Write down each entry again, exactly as it reads.

Entries with model source code
|---|

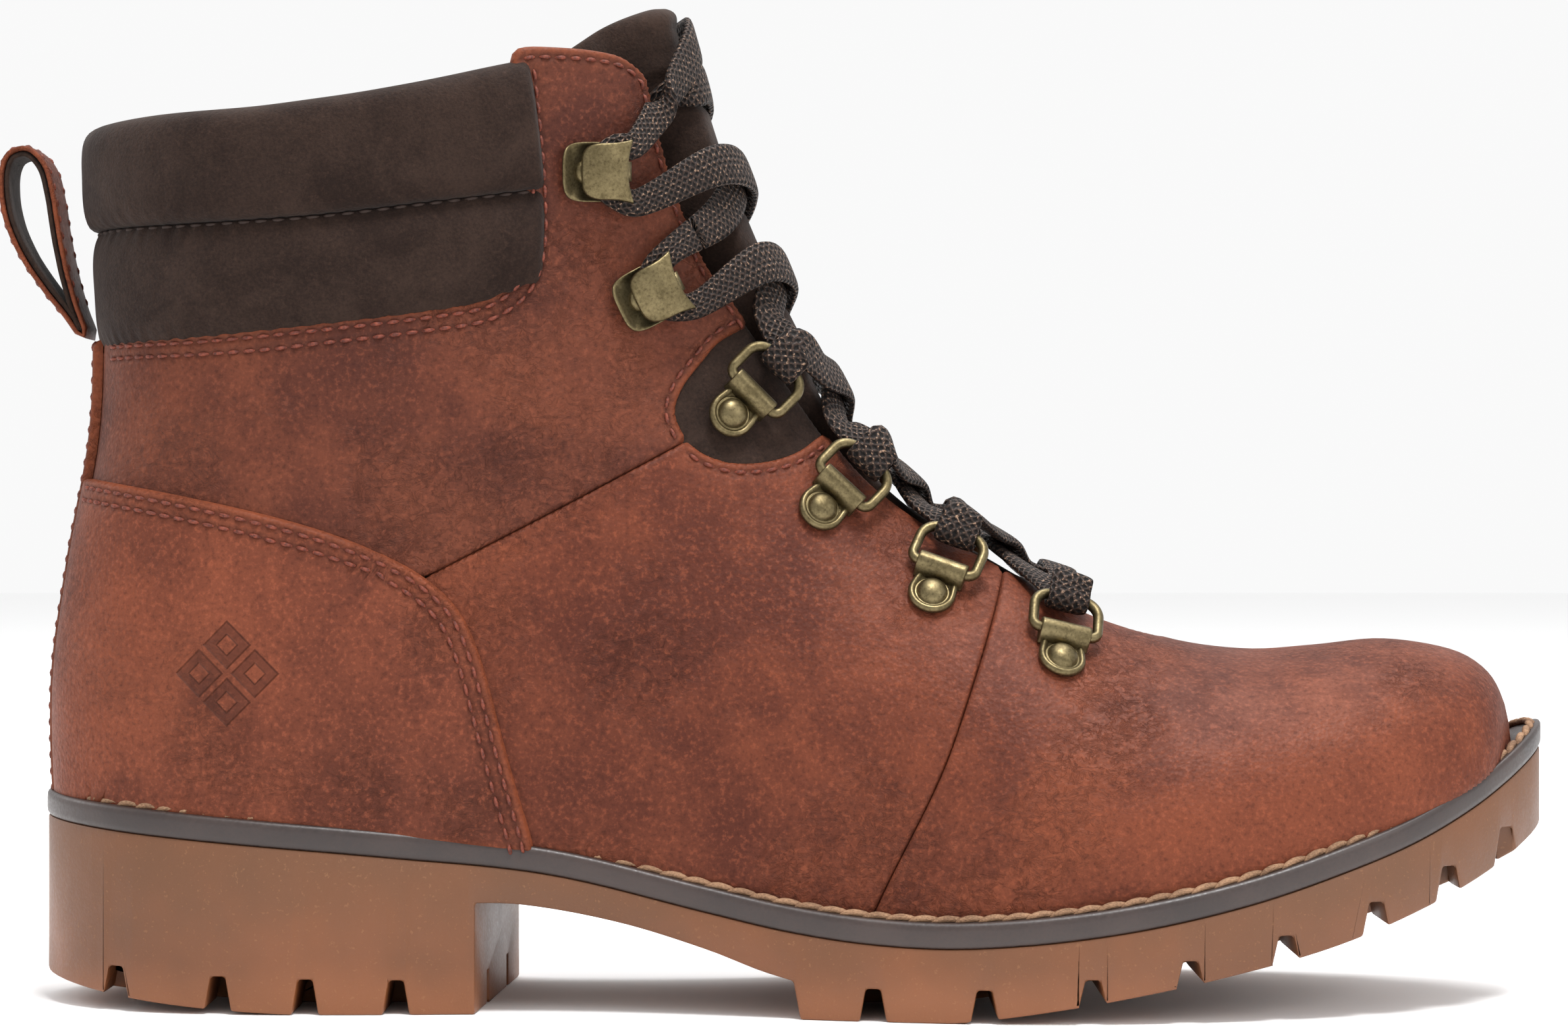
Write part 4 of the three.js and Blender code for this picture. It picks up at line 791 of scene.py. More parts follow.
gum = Finish("gum_rubber", Specular_IOR_Level=0.45)
height = gum.axis(2)
cloud = gum.noise(30, 3, 0.6)
speck = gum.noise(0.7, 2, 0.6)
amber_and_glow = gum.mix(gum.between(cloud, 0.3, 0.7), srgb(116, 68, 37), srgb(101, 61, 34))
# Darker towards the top of the heel. Painted light: lighter and more orange towards the ground, a painted glow of
# light through the translucent gum.
amber_and_glow = gum.mix(gum.between(height + cloud * 0.012, 0.012, 0.034) * 0.55, amber_and_glow, srgb(86, 58, 37))
amber_and_glow = gum.mix(gum.between(height + cloud * 0.006, 0.014, 0.004) * 0.6, amber_and_glow, srgb(136, 82, 47))
amber_and_glow = gum.mix(gum.between(speck, 0.6, 0.74) * 0.3, amber_and_glow, srgb(146, 104, 70))
gum.set("Base Color", amber_and_glow)
gum.set("Roughness", gum.between(speck * 0.5 + cloud * 0.5, 0.3, 0.7, 0.42, 0.58))
gum.relief(speck * 0.5 + gum.noise(2.4, 4) * 0.5, 0.12)
gum.coat(outsole)

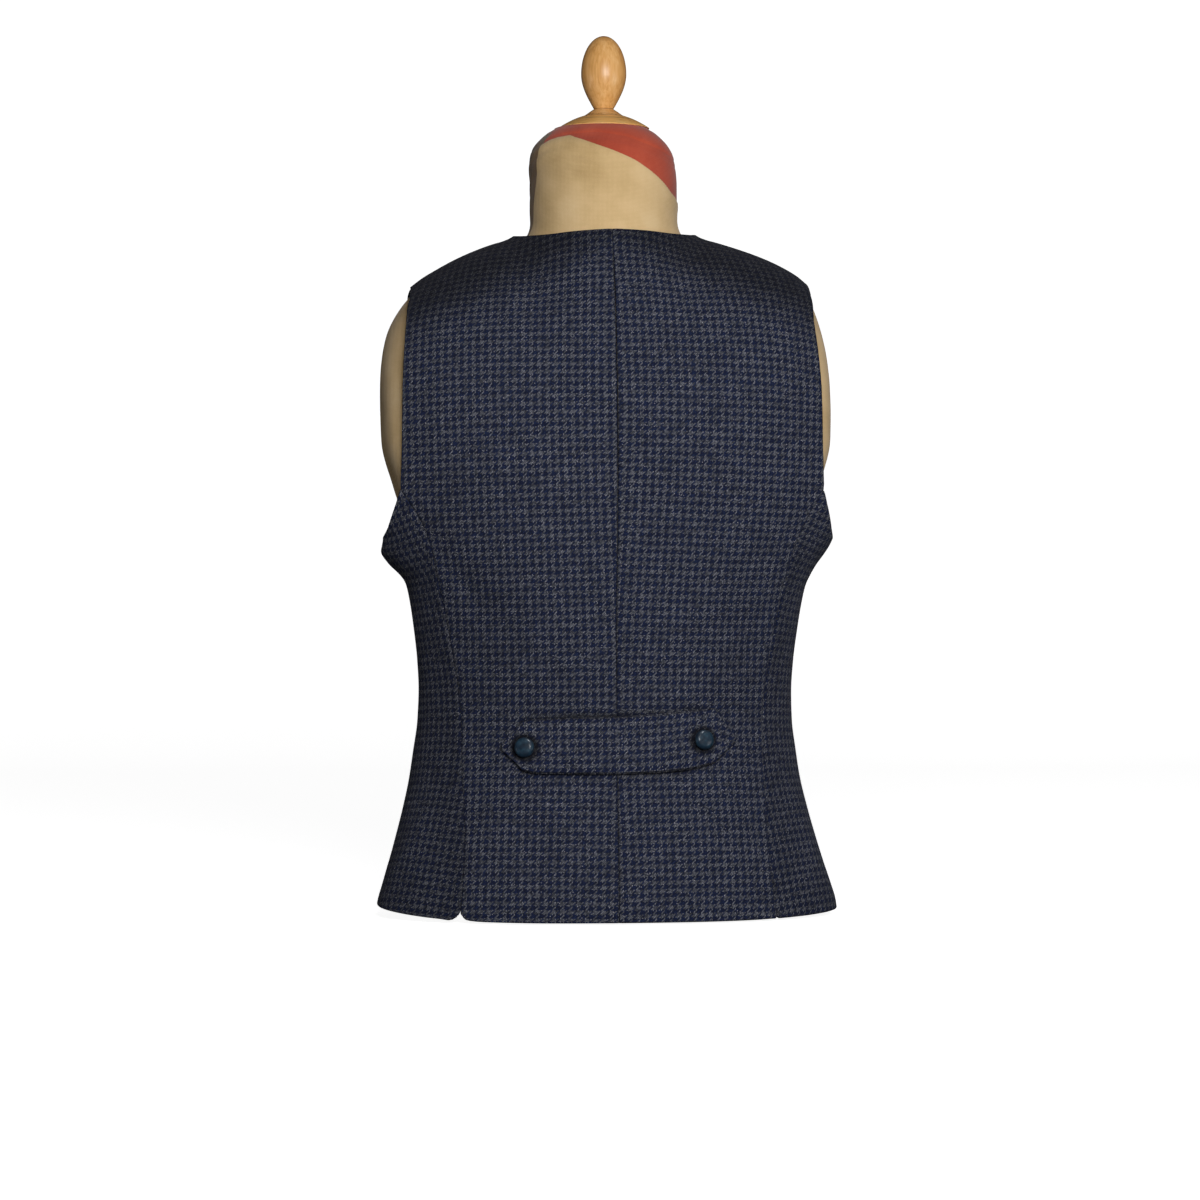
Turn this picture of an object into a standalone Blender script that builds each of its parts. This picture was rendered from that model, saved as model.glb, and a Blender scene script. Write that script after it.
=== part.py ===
"""Women's tweed waistcoat with a half belt, on a limbless dress form.

Metres, +Z up. The front faces -Y, the back faces +Y and the wearer's left is +X.
The origin is the centre of the form's flat base. The pieces are drawn a little above it, from a
datum, and are lowered onto it at the end.
"""

import math

import bpy
import numpy as np
from mathutils import Vector

# ---------------------------------------------------------------- driving dimensions
DATUM = 0.0026  # heights below are measured from this far under the form's base
HEM_Z = 0.0042  # hem at the centre back
HEM_LIFT = {"left": 0.0085, "right": 0.0042}  # how much higher the hem is at the sides
WALL = 0.0024  # two layers of tweed and lining
SEAM_GAP = 0.0003
RIM_SOFT = 0.0007  # how far both faces are drawn in at an edge
SEAM_TOP_Z = 0.325  # where the side back seam meets the armhole
UNDERARM_Z = 0.2705
SIDE_SEAM_ANGLE = 91.0  # degrees round from the centre back
VENT_RADIUS = {"left": 0.0088, "right": 0.0022}
VENT_SHIFT = {"left": 0.0052, "right": 0.0008}  # how far the seam's low end leans towards the centre

SHOULDER_NECK_X = 0.0690
SHOULDER_TIP_X = 0.1515
SHOULDER_SEAM_Y = -0.008
SHOULDER_ROUNDING = 9.5  # drop of the shoulder away from its ridge, per metre squared

SHOULDER_TILT = 0.016  # the wearer's right shoulder is a little higher
SHOULDER_SHIFT = 0.0040  # and both tips lie this far towards it
WING_SAG = 0.0050  # the left armhole's widest point hangs out lower by this much
NECK_SHIFT = 0.0025  # the top of the form's neck leans to the left

FRONT_OVERLAP = 0.013  # each front passes the centre line by this much
FRONT_V_Z = 0.327  # where the V neck meets the front edge
FRONT_LIFT = WALL + 0.0010  # the right front lies over the left one

BELT_THICK = 0.0030
BELT_GAP = 0.0006
BUTTON_RADIUS = 0.0075
BUTTON_HEIGHT = 0.0052
BUTTON_GAP = 0.0003
BELT_BUTTONS = (("left", 0.0671, 0.1323), ("right", -0.0641, 0.1376))
FRONT_BUTTON_HEIGHTS = (0.312, 0.250, 0.188, 0.126, 0.064)

NECK_TOP_Z = 0.6040
CAP_RADIUS = 0.0350
CAP_HEIGHT = 0.0094
CAP_CURVE = 0.0525  # radius of the cap's dome
FINIAL_BASE_Z = NECK_TOP_Z + SEAM_GAP + CAP_HEIGHT + SEAM_GAP

# Half width of the waistcoat at each height, outer face.
WIDTHS = (  # (z, half_width)
    (-0.020, 0.1795), (0.0035, 0.1762), (0.015, 0.1742), (0.026, 0.1710), (0.037, 0.1678),
    (0.060, 0.1613), (0.083, 0.1552), (0.106, 0.1500), (0.1285, 0.1466), (0.151, 0.1436),
    (0.174, 0.1428), (0.197, 0.1440), (0.220, 0.1466), (0.2425, 0.1500), (0.254, 0.1526),
    (0.262, 0.1563), (0.270, 0.1610), (0.278, 0.1668), (0.286, 0.1722), (0.300, 0.1810),
    (0.320, 0.1895), (0.350, 0.1930), (0.400, 0.1930), (0.440, 0.1905), (0.470, 0.1860),
    (0.500, 0.1780), (0.540, 0.1650),
)

# Section of the waistcoat at each height: the y of its side, centre back and centre front,
# and how square the back and the front are (2 is an ellipse).
SECTIONS = (  # (z, side_y, back_y, front_y, back_square, front_square)
    (-0.020, 0.026, 0.1180, -0.1200, 2.10, 2.05),
    (0.0035, 0.026, 0.1180, -0.1190, 2.10, 2.05),
    (0.040, 0.022, 0.1165, -0.1130, 2.10, 2.05),
    (0.080, 0.015, 0.1110, -0.1040, 2.08, 2.05),
    (0.120, 0.010, 0.1035, -0.0960, 2.05, 2.05),
    (0.155, 0.012, 0.0980, -0.0905, 2.05, 2.05),
    (0.185, 0.015, 0.0970, -0.0905, 2.05, 2.05),
    (0.220, 0.019, 0.0990, -0.1000, 2.10, 2.08),
    (0.260, 0.022, 0.1030, -0.1190, 2.20, 2.12),
    (0.300, 0.018, 0.1065, -0.1360, 2.35, 2.20),
    (0.335, 0.012, 0.1085, -0.1420, 2.40, 2.25),
    (0.370, 0.009, 0.1085, -0.1370, 2.40, 2.25),
    (0.400, 0.008, 0.1070, -0.1270, 2.40, 2.25),
    (0.430, 0.007, 0.1040, -0.1130, 2.40, 2.25),
    (0.460, 0.006, 0.0985, -0.0970, 2.40, 2.25),
    (0.490, 0.004, 0.0910, -0.0800, 2.35, 2.20),
    (0.515, 0.002, 0.0810, -0.0660, 2.30, 2.20),
    (0.540, 0.000, 0.0680, -0.0560, 2.20, 2.20),
)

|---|

◆ Reply to the exercise:
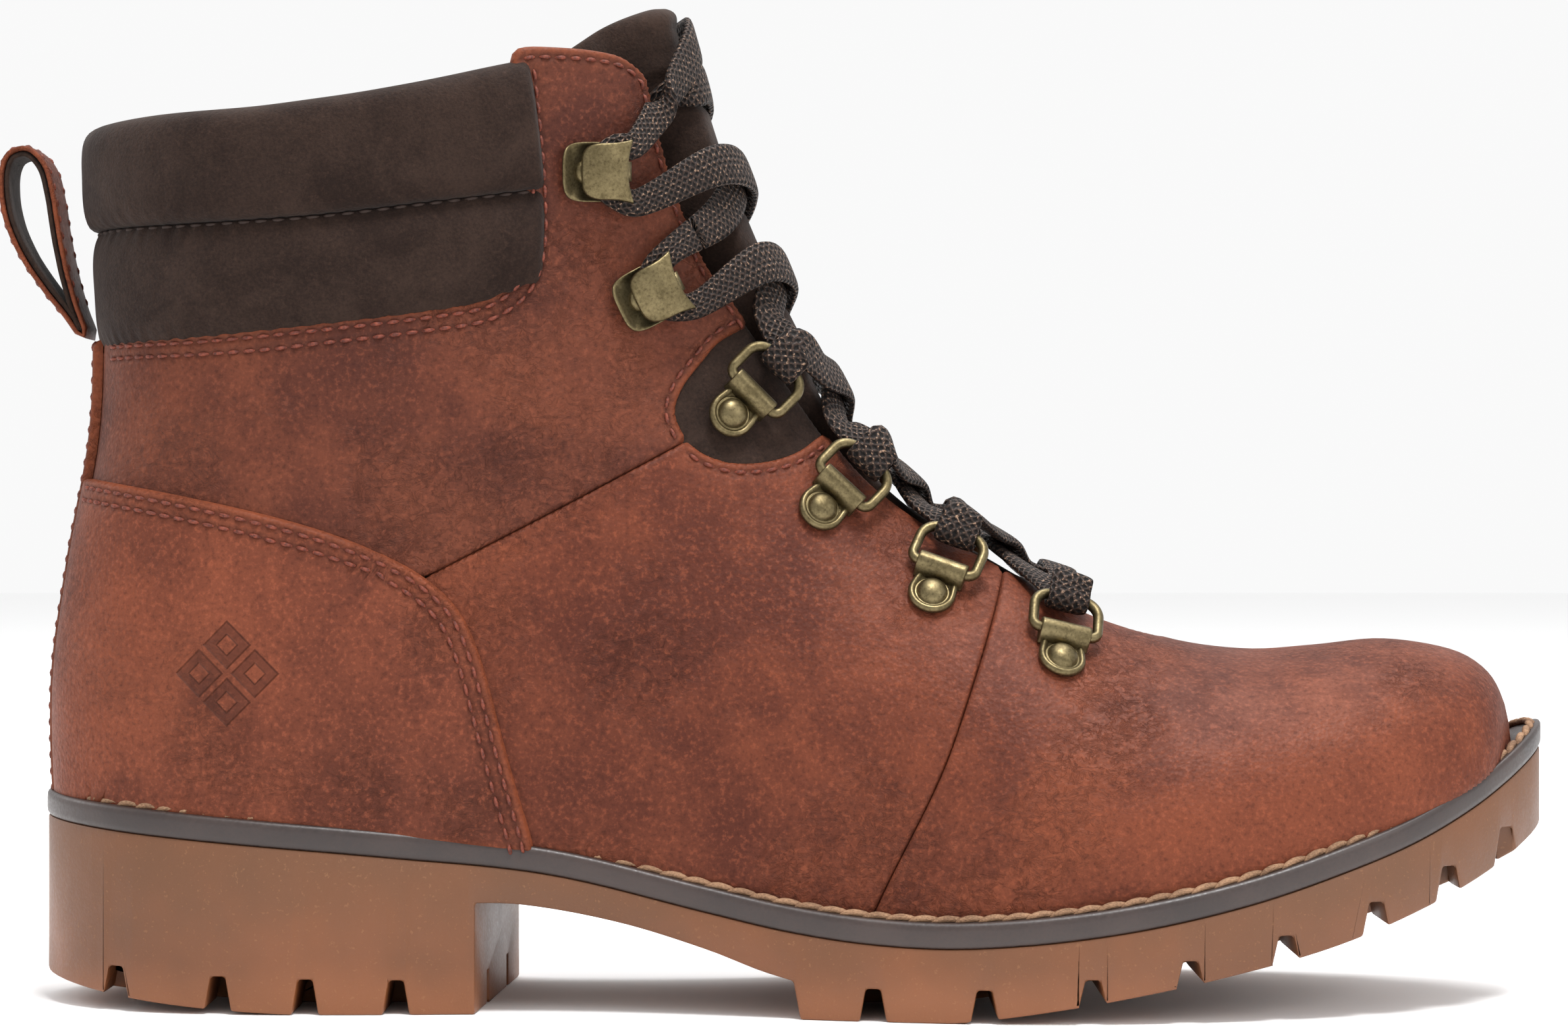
Write part 4 of the three.js and Blender code for this picture. It picks up at line 791 of scene.py. More parts follow.
gum = Finish("gum_rubber", Specular_IOR_Level=0.45)
height = gum.axis(2)
cloud = gum.noise(30, 3, 0.6)
speck = gum.noise(0.7, 2, 0.6)
amber_and_glow = gum.mix(gum.between(cloud, 0.3, 0.7), srgb(116, 68, 37), srgb(101, 61, 34))
# Darker towards the top of the heel. Painted light: lighter and more orange towards the ground, a painted glow of
# light through the translucent gum.
amber_and_glow = gum.mix(gum.between(height + cloud * 0.012, 0.012, 0.034) * 0.55, amber_and_glow, srgb(86, 58, 37))
amber_and_glow = gum.mix(gum.between(height + cloud * 0.006, 0.014, 0.004) * 0.6, amber_and_glow, srgb(136, 82, 47))
amber_and_glow = gum.mix(gum.between(speck, 0.6, 0.74) * 0.3, amber_and_glow, srgb(146, 104, 70))
gum.set("Base Color", amber_and_glow)
gum.set("Roughness", gum.between(speck * 0.5 + cloud * 0.5, 0.3, 0.7, 0.42, 0.58))
gum.relief(speck * 0.5 + gum.noise(2.4, 4) * 0.5, 0.12)
gum.coat(outsole)

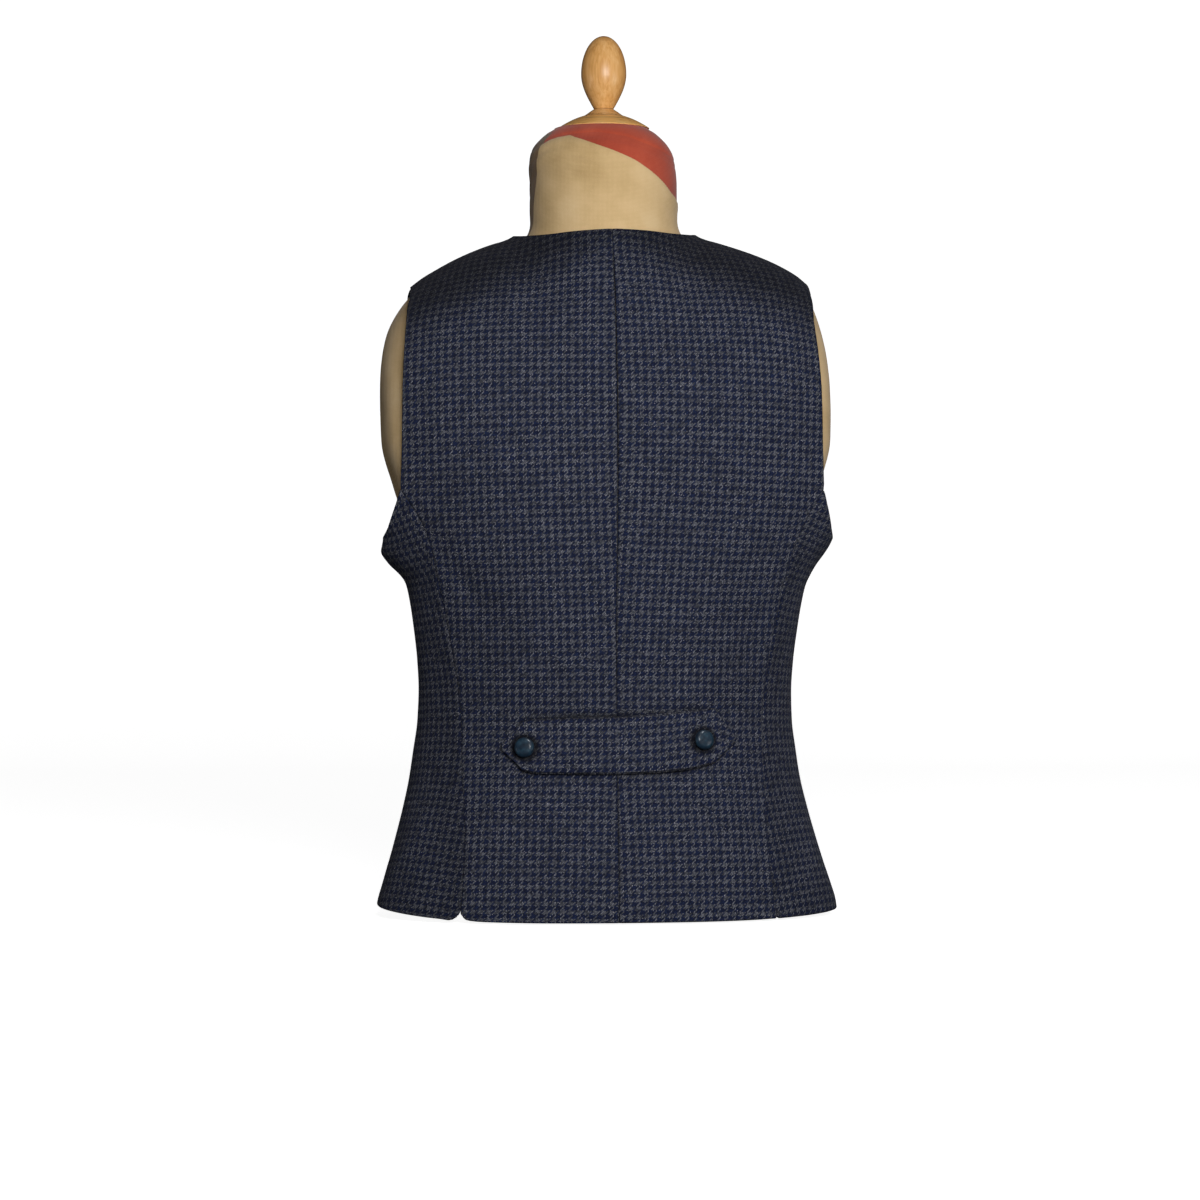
Turn this picture of an object into a standalone Blender script that builds each of its parts. This picture was rendered from that model, saved as model.glb, and a Blender scene script. Write that script after it.
=== part.py ===
"""Women's tweed waistcoat with a half belt, on a limbless dress form.

Metres, +Z up. The front faces -Y, the back faces +Y and the wearer's left is +X.
The origin is the centre of the form's flat base. The pieces are drawn a little above it, from a
datum, and are lowered onto it at the end.
"""

import math

import bpy
import numpy as np
from mathutils import Vector

# ---------------------------------------------------------------- driving dimensions
DATUM = 0.0026  # heights below are measured from this far under the form's base
HEM_Z = 0.0042  # hem at the centre back
HEM_LIFT = {"left": 0.0085, "right": 0.0042}  # how much higher the hem is at the sides
WALL = 0.0024  # two layers of tweed and lining
SEAM_GAP = 0.0003
RIM_SOFT = 0.0007  # how far both faces are drawn in at an edge
SEAM_TOP_Z = 0.325  # where the side back seam meets the armhole
UNDERARM_Z = 0.2705
SIDE_SEAM_ANGLE = 91.0  # degrees round from the centre back
VENT_RADIUS = {"left": 0.0088, "right": 0.0022}
VENT_SHIFT = {"left": 0.0052, "right": 0.0008}  # how far the seam's low end leans towards the centre

SHOULDER_NECK_X = 0.0690
SHOULDER_TIP_X = 0.1515
SHOULDER_SEAM_Y = -0.008
SHOULDER_ROUNDING = 9.5  # drop of the shoulder away from its ridge, per metre squared

SHOULDER_TILT = 0.016  # the wearer's right shoulder is a little higher
SHOULDER_SHIFT = 0.0040  # and both tips lie this far towards it
WING_SAG = 0.0050  # the left armhole's widest point hangs out lower by this much
NECK_SHIFT = 0.0025  # the top of the form's neck leans to the left

FRONT_OVERLAP = 0.013  # each front passes the centre line by this much
FRONT_V_Z = 0.327  # where the V neck meets the front edge
FRONT_LIFT = WALL + 0.0010  # the right front lies over the left one

BELT_THICK = 0.0030
BELT_GAP = 0.0006
BUTTON_RADIUS = 0.0075
BUTTON_HEIGHT = 0.0052
BUTTON_GAP = 0.0003
BELT_BUTTONS = (("left", 0.0671, 0.1323), ("right", -0.0641, 0.1376))
FRONT_BUTTON_HEIGHTS = (0.312, 0.250, 0.188, 0.126, 0.064)

NECK_TOP_Z = 0.6040
CAP_RADIUS = 0.0350
CAP_HEIGHT = 0.0094
CAP_CURVE = 0.0525  # radius of the cap's dome
FINIAL_BASE_Z = NECK_TOP_Z + SEAM_GAP + CAP_HEIGHT + SEAM_GAP

# Half width of the waistcoat at each height, outer face.
WIDTHS = (  # (z, half_width)
    (-0.020, 0.1795), (0.0035, 0.1762), (0.015, 0.1742), (0.026, 0.1710), (0.037, 0.1678),
    (0.060, 0.1613), (0.083, 0.1552), (0.106, 0.1500), (0.1285, 0.1466), (0.151, 0.1436),
    (0.174, 0.1428), (0.197, 0.1440), (0.220, 0.1466), (0.2425, 0.1500), (0.254, 0.1526),
    (0.262, 0.1563), (0.270, 0.1610), (0.278, 0.1668), (0.286, 0.1722), (0.300, 0.1810),
    (0.320, 0.1895), (0.350, 0.1930), (0.400, 0.1930), (0.440, 0.1905), (0.470, 0.1860),
    (0.500, 0.1780), (0.540, 0.1650),
)

# Section of the waistcoat at each height: the y of its side, centre back and centre front,
# and how square the back and the front are (2 is an ellipse).
SECTIONS = (  # (z, side_y, back_y, front_y, back_square, front_square)
    (-0.020, 0.026, 0.1180, -0.1200, 2.10, 2.05),
    (0.0035, 0.026, 0.1180, -0.1190, 2.10, 2.05),
    (0.040, 0.022, 0.1165, -0.1130, 2.10, 2.05),
    (0.080, 0.015, 0.1110, -0.1040, 2.08, 2.05),
    (0.120, 0.010, 0.1035, -0.0960, 2.05, 2.05),
    (0.155, 0.012, 0.0980, -0.0905, 2.05, 2.05),
    (0.185, 0.015, 0.0970, -0.0905, 2.05, 2.05),
    (0.220, 0.019, 0.0990, -0.1000, 2.10, 2.08),
    (0.260, 0.022, 0.1030, -0.1190, 2.20, 2.12),
    (0.300, 0.018, 0.1065, -0.1360, 2.35, 2.20),
    (0.335, 0.012, 0.1085, -0.1420, 2.40, 2.25),
    (0.370, 0.009, 0.1085, -0.1370, 2.40, 2.25),
    (0.400, 0.008, 0.1070, -0.1270, 2.40, 2.25),
    (0.430, 0.007, 0.1040, -0.1130, 2.40, 2.25),
    (0.460, 0.006, 0.0985, -0.0970, 2.40, 2.25),
    (0.490, 0.004, 0.0910, -0.0800, 2.35, 2.20),
    (0.515, 0.002, 0.0810, -0.0660, 2.30, 2.20),
    (0.540, 0.000, 0.0680, -0.0560, 2.20, 2.20),
)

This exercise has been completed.